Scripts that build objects
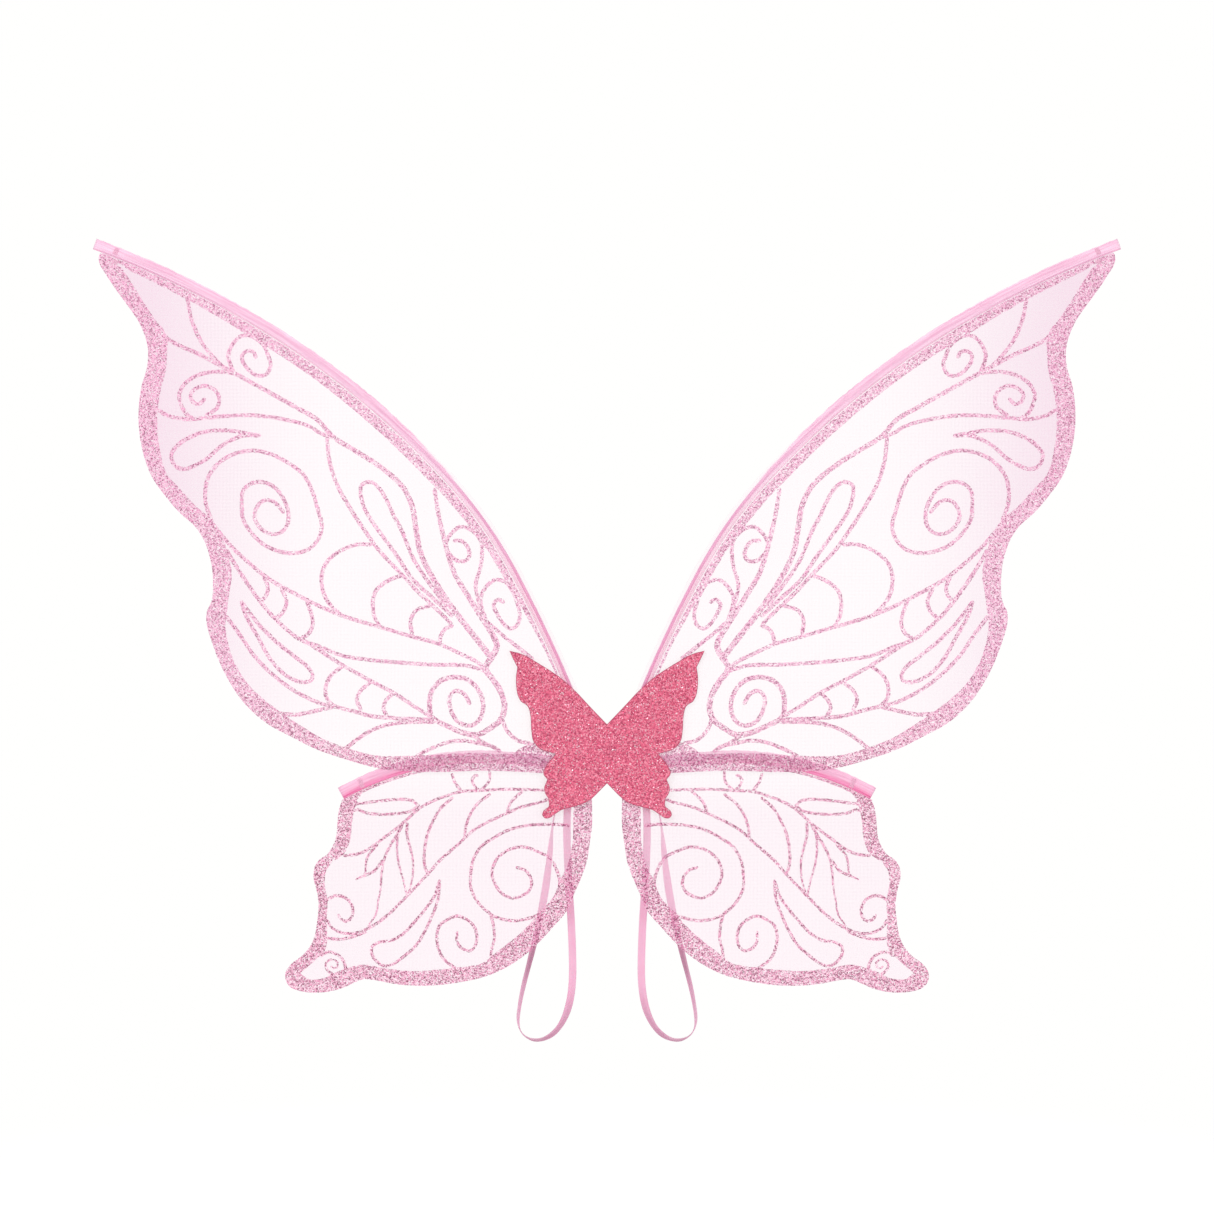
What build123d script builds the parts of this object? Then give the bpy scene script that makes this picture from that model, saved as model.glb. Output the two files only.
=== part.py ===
"""Costume fairy wings: two pairs of sheer printed panels on springy rods, a foam butterfly
over a back pad, and two elastic shoulder loops.

The origin is the centre of the back pad's face that lies on the wearer. +Z is up and +X is to
the right of someone who looks at the butterfly. A depth is a distance from that face towards
the butterfly, which is -Y. The left-hand pieces are drawn, and the right-hand ones mirror them.
"""
import os
from math import cos, pi, radians, sin, tan

from build123d import *

os.makedirs("parts", exist_ok=True)

# ---------------------------------------------------------------- driving sizes, millimetres
upper_size = 1.0            # the upper wings as a multiple of their drawn size
lower_size = 1.0            # the lower wings as a multiple of their drawn size

cover_width = 156.0         # foam butterfly, tip to tip
cover_height = 134.0
cover_thick = 2.5

pad_width = 76.0            # back pad, against the wearer
pad_top = 19.0              # height of its top edge above the origin
pad_drop = 21.0             # depth of its bottom edge below the origin
pad_corner = 9.0
pad_thick = 3.0

rod_diameter = 2.5          # springy rods that spread the wings
tip_setback = 27.0          # rod end to the open end of its sleeve
cap_length = 9.0            # soft cap over each rod end
cap_wall = 0.3
cap_end = 1.2
cap_clearance = 0.15        # between a cap and the inside of its sleeve

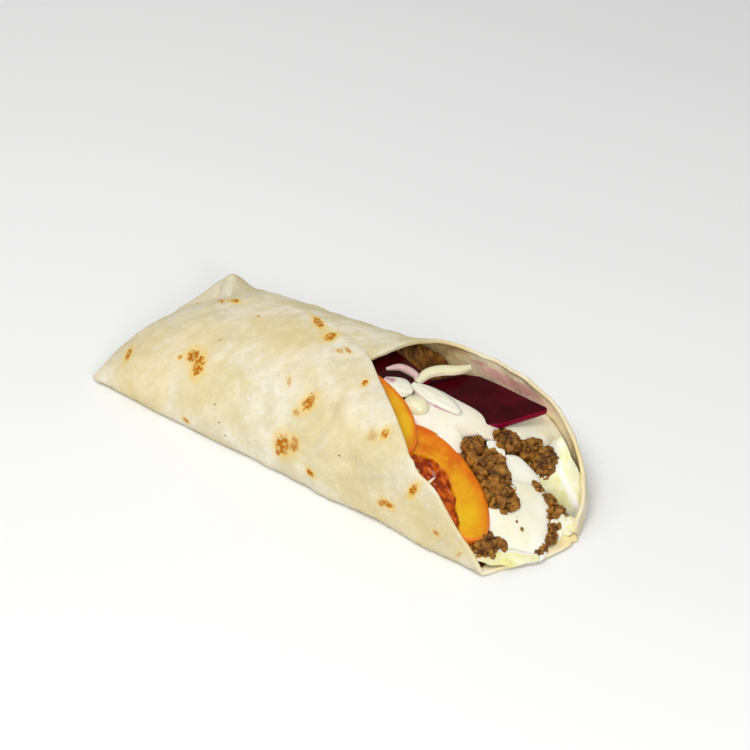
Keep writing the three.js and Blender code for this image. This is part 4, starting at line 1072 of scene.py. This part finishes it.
def beef_bed():
    """The body of the filling under the open face: a grid between the room's floor and the lower of its
    roof and the bumpy face, closed at both ends."""
    stations = np.linspace(*BED_X, 230)
    high = np.array([min(along(v, WIDTH) - BED_FAR_GAP, along(v, TOE_ROOM_Y)) for v in stations])
    share = (1 - np.cos(np.pi * np.linspace(0, 1, 90))) / 2
    y = BED_NEAR_Y + (high - BED_NEAR_Y)[:, None] * share[None]
    x = np.broadcast_to(stations[:, None], y.shape)
    floor = np.maximum(looked_up(FLOOR, x, y), SHEET_THICK) + BED_GAP
    roof = looked_up(ROOF, x, y) - BED_GAP
    dip = BED_DIP * ease(*DIP_Y, y) * ease(*DIP_X, x)
    face = heap_z(x, y) - BED_DEPTH - dip + COVER_LIFT * looked_up(COVER, x, y)
    open_part = ease(*OPEN_X, x)
    top = np.minimum(roof, face * open_part + roof * (1 - open_part))
    place = np.stack([x, y, top], -1)
    bumps = 1.5 * ridged(place, *COARSE_BUMPS) + 0.8 * ridged(place, *FINE_BUMPS)
    top = np.maximum(np.minimum(top + bumps * open_part, roof), floor + 0.4)
    under = np.stack([x, y, np.minimum(floor, top)], -1)
    loop = np.concatenate([np.stack([x, y, top], -1), under[:, ::-1]], 1)
    first, last = (np.broadcast_to(row.mean(0), (1, *row.shape)) for row in (loop[0], loop[-1]))
    points = np.concatenate([first, loop, last])
    return points.reshape(-1, 3), quads_of(len(points), points.shape[1], True)


def beef():
    """The bed, with painted shade in the valleys of its own bumps on an even darkening of the whole bed,
    and the lumps and crumbs on it.
    """
    points, quads = beef_bed()
    coarse, fine = (ease(0.0, -0.9, ridged(points, *bumps)) for bumps in (COARSE_BUMPS, FINE_BUMPS))
    # painted shade: 0.35 all over the bed, more in the valleys of its bumps
    make_piece("beef_bed", points, quads, BEEF, ["beef_filling"],
               values={"crack": 0.35 + 0.4 * coarse + 0.25 * fine})
    for name, node, lumps, seed, crumb in (
            ("beef_lumps_near", "beef_filling", BEEF_NEAR, 11, CRUMB),
            ("beef_lumps_far", "beef_filling", BEEF_FAR, 14, CRUMB),
            ("beef_crumbs", "beef_crumbs_front", BEEF_STRING, 12, STRING_CRUMB)):
        points, quads, values = crumb_heap(lumps, seed, crumb)
        points[:, 2] = np.maximum(points[:, 2], SHEET_THICK + 0.1)
        make_piece(name, points, quads, BEEF, [node], values={"crack": values[:, 0]})


# ---------- lettuce ----------
def lettuce(name, node, place, normal, ahead, length, width, thick, ruffle, folds, seed):
    """A leaf: an oval with sines added to its radius, whose rim waves as a sine times the square of the
    share of the way out. It is thin and closed, with ribs from its middle."""
    angle = np.linspace(0, 2 * np.pi, 120, endpoint=False)
    uneven = 1 + 0.09 * np.sin(3 * angle + seed) + 0.05 * np.sin(7 * angle + 2 * seed)
    uneven = uneven + 0.03 * np.sin(13 * angle)
    ring = np.linspace(0, 1, 34)[:, None]
    x = length / 2 * ring * uneven * np.cos(angle)
    y = width / 2 * ring * uneven * np.sin(angle)
    z = ruffle * ring**2 * np.sin(folds * angle + seed) + 0.12 * width * (1 - ring**2)
    z = z + 0.5 * ring * np.sin(9 * angle + seed) * ease(0.4, 1, ring)
    middle = placed(np.stack([x, y, z], -1), place, normal, ahead)
    heart = middle[0, 0]
    rim = kept_inside(middle[-1], heart, -1.5)
    share = np.linalg.norm(rim - heart, axis=-1) / np.linalg.norm(middle[-1] - heart, axis=-1)
    middle = heart + (middle - heart) * share[None, :, None]
    up = unit(np.array(normal, float))
    half = thick / 2 * (1 - 0.6 * ring)[..., None]
    rib = ease(0.10, 0.02, np.abs(y) / width) + 0.7 * ease(0.12, 0.0, np.abs(np.sin(5 * angle + 2 * ring)))
    faces = np.concatenate([middle + up * half, (middle - up * half)[::-1]])
    rib = np.concatenate([rib, rib[::-1]])
    make_piece(name, faces.reshape(-1, 3), quads_of(len(faces), len(angle), True), LETTUCE,
               [node], values={"rib": np.clip(rib, 0, 1)})


# ---------- sauce ----------
def sauce(name, node, outline, rise, sink, seed, tinted=0.0, lift=0.0):
    """A thick pool on the filling: its outline is a closed curve, its top domes up to rise and its
    underside down to sink, both as the square root of 1 less the cube of the share of the way out."""
    spokes = 150
    flat = closed_curve(outline, spokes)
    centre = flat.mean(0)
    edge = np.column_stack([flat, heap_z(flat[:, 0], flat[:, 1]) + 0.5])
    heart = np.array([centre[0], centre[1], heap_z(centre[0], centre[1]) + 0.5])
    flat = kept_inside(edge, heart, 0.6)[:, :2]
    share = np.linspace(0, 1, 44)[:, None, None]
    xy = centre + share * (flat - centre)
    x, y = xy[..., 0], xy[..., 1]
    dome = np.maximum(1 - share[..., 0]**3, 0)**0.5
    base = heap_z(x, y) + lift
    top = base + rise * dome * (1 + 0.25 * waves(np.stack([x, y, 0 * x], -1), 9.0, seed))
    top = np.minimum(top, looked_up(ROOF, x, y) - 0.5)
    under = np.maximum(base - sink * dome, looked_up(FLOOR, x, y) + 0.3)
    top = np.maximum(top, under)
    points = np.concatenate([np.stack([x, y, top], -1), np.stack([x, y, under], -1)[::-1]])
    values = np.full(points.shape[:2], tinted) * np.concatenate([share[..., 0], share[::-1, :, 0]])
    make_piece(name, points.reshape(-1, 3), quads_of(len(points), spokes, True), SAUCE,
               [node] if node else [], values={"tinted": values.ravel()})


# ---------- the pieces in their places, mm ----------
tortilla()
tomato("tomato_front", "tomato_slice_front", 27.5, 15, 6, FRONT_SLICE, (0.42, -0.1, 0.9),
       (0.87, -0.24, -0.43), FRONT_GEL, FRONT_SLICE, 1)
tomato("tomato_rear", "tomato_slice_rear", 30, 16, 5.5, (30.5, 18.2, 35.3), (0.08, -0.17, 0.98),
       (0.97, -0.26, -0.12), (), (45, 23.5, 35), 2)
beet("beet_front", "beet_slice_front", polygon(BEET_CORNERS), 3.2, (58.5, 70, 31.8), (0.12, -0.16, 1),
     (1, 0.14, -0.1), -6, 1)
beet("beet_rear", "beet_slice_rear", half_ellipse(42, 24), 3, (19, 57, 35.2), (0.08, 0, 1), (1, -0.2, 0),
     0.4, 2)
onion("onion_arch_layer", "onion_arch",
      ((48.5, 66, 36.2), (45.7, 60.5, 37), (41.5, 56.1, 37.6), (38.8, 50.6, 37.9), (38.8, 44, 37.2)),
      5.6, 1.3, 1.2, (0.8, -0.5, -0.1), (((0.0, 1.0), (0.9, 1.1), 0.25),), 0.6, 0.35)
onion("onion_front_layer", "onion_petal_front",
      ((38.5, 41.7, 37), (44.3, 41.7, 36.6), (50.1, 41.8, 35.6), (55.1, 42.3, 34.2), (60, 42.9, 32.6)),
      8, 1.8, 1, (0.3, 0.9, 0.1), (((0.0, 0.8), (-0.1, 0.06), 0.45), ((0.55, 1.1), (-0.1, 0.1), 0.7)))
onion("onion_middle_layer", "onion_petal_middle",
      ((29, 36, 38.6), (33.6, 36.2, 38.6), (37.3, 36.6, 38), (40.5, 37.6, 37.2)),
      9, 1.8, 1, (0.1, 1, 0.1), (((-0.1, 0.3), (0.4, 0.62), 0.65),))
onion("onion_sliver_strip", "onion_sliver",
      ((24.7, 42.5, 38.8), (28, 46.1, 39), (31.8, 46.9, 38.8), (36.1, 46.3, 38.4), (38, 44.5, 37.6)),
      2.8, 1.5, 0.4, (0.2, 0.8, 0.4), (((0.0, 1.0), (0.0, 1.0), 0.45),), 0.2)
onion_bulb()
beef()
lettuce("lettuce_leaf_right", "lettuce_right", (102, 56, 13), (0.3, -0.62, 0.7), (0.7, -0.3, -0.6),
        32, 25, 1.1, 1.8, 3, 1)
lettuce("lettuce_leaf_low", "lettuce_low", (103, 11, 5), (0.25, -0.05, 1), (0.75, 0.65, -0.2),
        28, 12, 1, 0.8, 3, 2)
lettuce("lettuce_leaf_end", "lettuce_end", (113.5, 39, 4.6), (0.45, -0.3, 0.85), (0.3, 1, 0.1),
        13, 9, 1, 0.5, 2, 3)
sauce("sauce_pool_upper", "sauce_upper",
      ((42, 30), (50, 24), (60, 24.5), (69, 25.5), (71, 31), (67.5, 36), (70, 41), (76, 46), (74, 52),
       (64, 52), (54, 50), (44, 48), (39, 40)), 1.7, 3.0, 1, 0.25)
sauce("sauce_pool_far", "sauce_far",
      ((73, 55), (72, 64), (74, 76), (80, 79), (86, 77.5), (92, 74.5), (97, 70.5), (94, 66), (88, 62),
       (82, 57)), 1.6, 2.5, 2)
sauce("sauce_pool_low", "sauce_lower",
      ((90, 38), (95.5, 45), (100, 45.5), (105, 44), (108, 38), (111, 33), (114.5, 27), (116.5, 22),
       (115.6, 17), (111, 14.5), (105.7, 14.5), (99.7, 13), (95, 14), (91, 18), (92, 26), (91, 32)),
      2.4, 3.0, 3)
sauce("sauce_smear_gap", None, ((75, 41), (77, 44.5), (81, 44.5), (83, 42), (81, 39.5), (78, 39)),
      0.4, 3.0, 4, lift=1.8)
sauce("sauce_smear_front", None,
      ((82, 42), (85, 47.5), (90, 48.5), (96, 48), (101, 43), (97, 37), (91, 37), (86, 40)),
      0.5, 3.0, 5, lift=0.9)


# Small bits: place, radii and the way their length points.
LEAF_BITS = (((71, 9.4, 25.2), (2.8, 0.5, 0.3), (0.1, 1, 0.2)),
             ((63.2, 9, 28.4), (2.8, 0.5, 0.3), (0.9, 0.2, -0.4)))
BEEF_BITS = (((100.4, 26, 12.0), (0.9, 0.6, 0.35), (0.7, -0.7, -0.4)),
             ((101.7, 24.1, 11.2), (0.7, 0.5, 0.3), (0.7, -0.7, -0.4)),
             ((104.7, 23.3, 9.6), (0.9, 0.7, 0.35), (0.7, -0.7, -0.4)),
             ((103, 13.6, 7.4), (3.6, 1.8, 0.7), (0.7, -0.7, -0.4)))


def shreds(name, bits, normal, material, key, value):
    """Bits too thin for the solids: small balls, stretched to their radii and turned."""
    ways, quads = ball(8)
    parts = [(placed(ways * radii, place, normal, ahead), quads, np.full(len(ways), value))
             for place, radii, ahead in bits]
    points, quads, values = joined(*parts)
    make_piece(name, points, quads, material, values={key: values[:, 0]})


shreds("leaf_shreds", LEAF_BITS, (0.42, -0.1, 0.9), LETTUCE, "rib", 0.0)
# the beef flecks are darkened evenly by 0.4 through the beef's painted-shade attribute
shreds("beef_flecks", BEEF_BITS, (0.5, 0, 0.85), BEEF, "crack", 0.4)


# ---------- floor, light and camera ----------
FLOOR_HALF = 1.6    # metres, like all that follows
LIGHT_AIM = Vector((0.0, 0.0, 0.02))


def stage():
    """A wide pale floor just under the part."""
    mesh = bpy.data.meshes.new("floor")
    corners = [(x * FLOOR_HALF, y * FLOOR_HALF, 0) for x, y in ((-1, -1), (1, -1), (1, 1), (-1, 1))]
    mesh.from_pydata(corners, [], [(0, 1, 2, 3)])
    floor = bpy.data.objects.new("floor", mesh)
    bpy.context.scene.collection.objects.link(floor)
    material, nodes, shader = new_material("pale floor", Roughness=0.6, Specular_IOR_Level=0.2)
    soft = nodes.noise(nodes.object_place(), 3.0, 1.0)
    nodes.feed(shader.inputs["Base Color"], nodes.blend(soft, srgb(238, 239, 238), srgb(244, 244, 243)))
    mesh.materials.append(material)


def area_light(name, place, size, watts):
    """A round white light that faces LIGHT_AIM."""
    lamp = bpy.data.lights.new(name, "AREA")
    lamp.shape = "DISK"
    lamp.size = size
    lamp.energy = watts
    light = bpy.data.objects.new(name, lamp)
    bpy.context.scene.collection.objects.link(light)
    light.location = place
    light.rotation_euler = (LIGHT_AIM - Vector(place)).to_track_quat("-Z", "Y").to_euler()


CAMERA_AZIMUTH, CAMERA_ELEVATION = np.radians(37.84), np.radians(36.0)
CAMERA_AIM = Vector((-0.00129, 0.0189, 0.017))
CAMERA_DISTANCE = 0.7957
CAMERA_LENS, CAMERA_SENSOR, CAMERA_NEAR = 91.2, 36.0, 0.05


def camera():
    """The photo's camera: back points from CAMERA_AIM to it, at its azimuth and elevation."""
    level, height = np.cos(CAMERA_ELEVATION), np.sin(CAMERA_ELEVATION)
    back = Vector((np.sin(CAMERA_AZIMUTH) * level, -np.cos(CAMERA_AZIMUTH) * level, height))
    data = bpy.data.cameras.new("camera")
    data.lens = CAMERA_LENS
    data.sensor_width = CAMERA_SENSOR
    data.clip_start = CAMERA_NEAR
    view = bpy.data.objects.new("camera", data)
    bpy.context.scene.collection.objects.link(view)
    view.location = CAMERA_AIM + back * CAMERA_DISTANCE
    view.rotation_euler = back.to_track_quat("Z", "Y").to_euler()
    bpy.context.scene.camera = view


def surroundings():
    """An even white sky and the plain view transform."""
    world = bpy.data.worlds.new("studio")
    world.use_nodes = True
    background = world.node_tree.nodes["Background"]
    background.inputs["Color"].default_value = (1.0, 1.0, 1.0, 1.0)
    background.inputs["Strength"].default_value = 0.45
    bpy.context.scene.world = world
    bpy.context.scene.view_settings.view_transform = "Standard"


stage()
area_light("key", (0.1, -0.5, 0.95), 0.45, 4.9)
area_light("fill", (-0.6, -0.2, 0.9), 0.7, 1.8)
area_light("front", (0.75, -0.55, 0.5), 0.35, 3.0)
camera()
surroundings()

(REQUIREMENT) Return nothing but the lines from the first line of the listing through the line with "pad_thick = 3.0", please, keeping every one of them unchanged.

(SOLUTION TO THIS TASK)
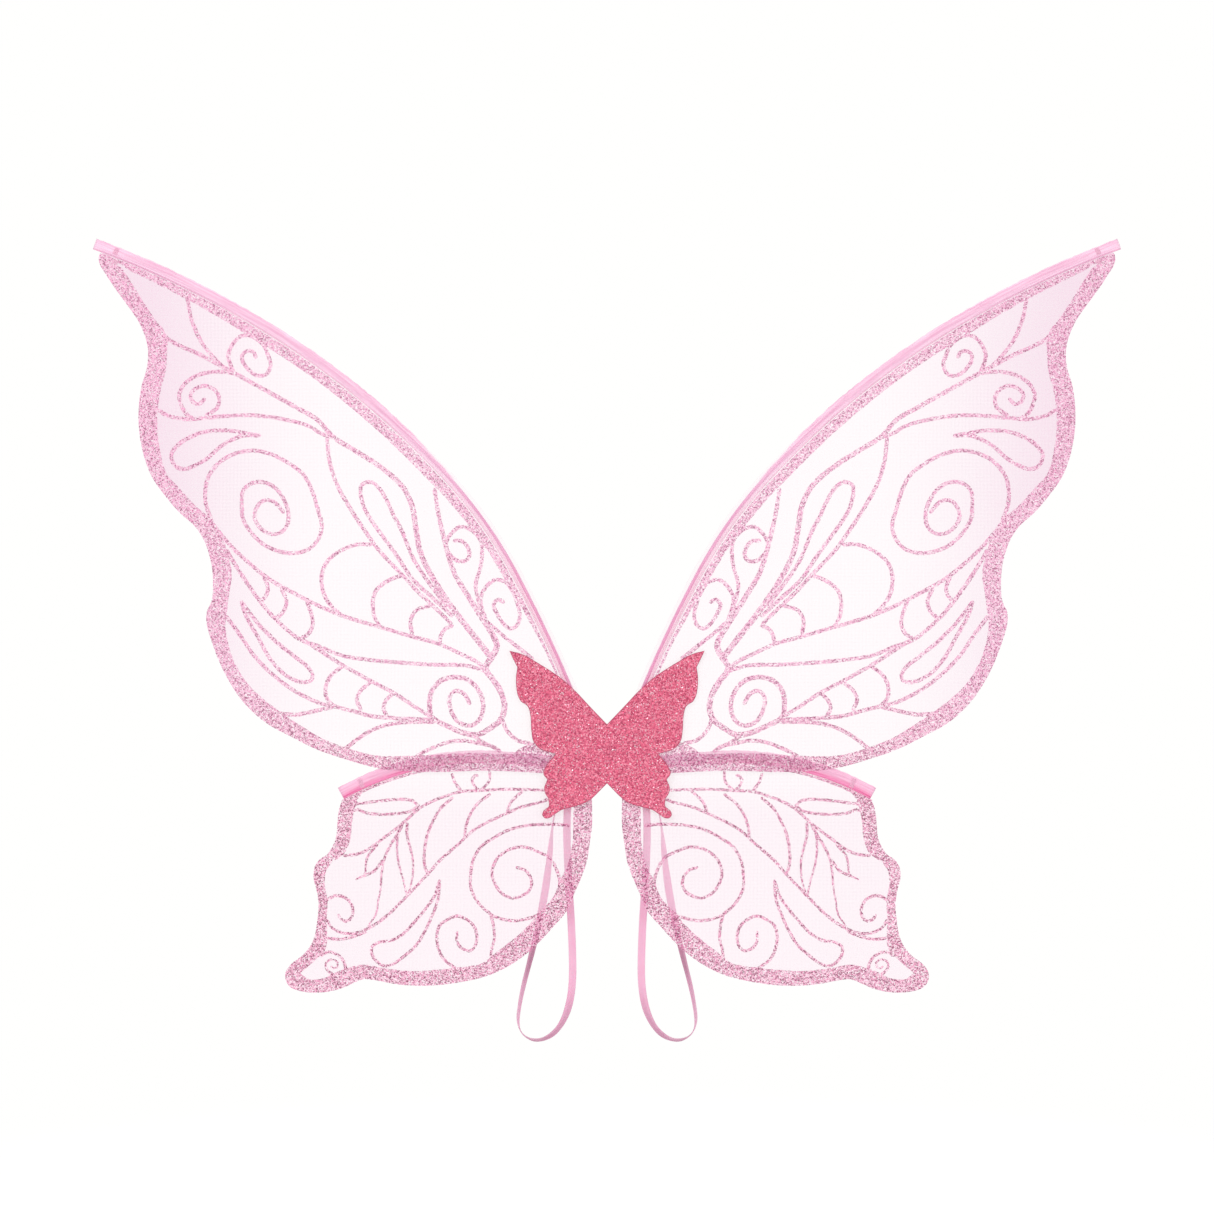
What build123d script builds the parts of this object? Then give the bpy scene script that makes this picture from that model, saved as model.glb. Output the two files only.
=== part.py ===
"""Costume fairy wings: two pairs of sheer printed panels on springy rods, a foam butterfly
over a back pad, and two elastic shoulder loops.

The origin is the centre of the back pad's face that lies on the wearer. +Z is up and +X is to
the right of someone who looks at the butterfly. A depth is a distance from that face towards
the butterfly, which is -Y. The left-hand pieces are drawn, and the right-hand ones mirror them.
"""
import os
from math import cos, pi, radians, sin, tan

from build123d import *

os.makedirs("parts", exist_ok=True)

# ---------------------------------------------------------------- driving sizes, millimetres
upper_size = 1.0            # the upper wings as a multiple of their drawn size
lower_size = 1.0            # the lower wings as a multiple of their drawn size

cover_width = 156.0         # foam butterfly, tip to tip
cover_height = 134.0
cover_thick = 2.5

pad_width = 76.0            # back pad, against the wearer
pad_top = 19.0              # height of its top edge above the origin
pad_drop = 21.0             # depth of its bottom edge below the origin
pad_corner = 9.0
pad_thick = 3.0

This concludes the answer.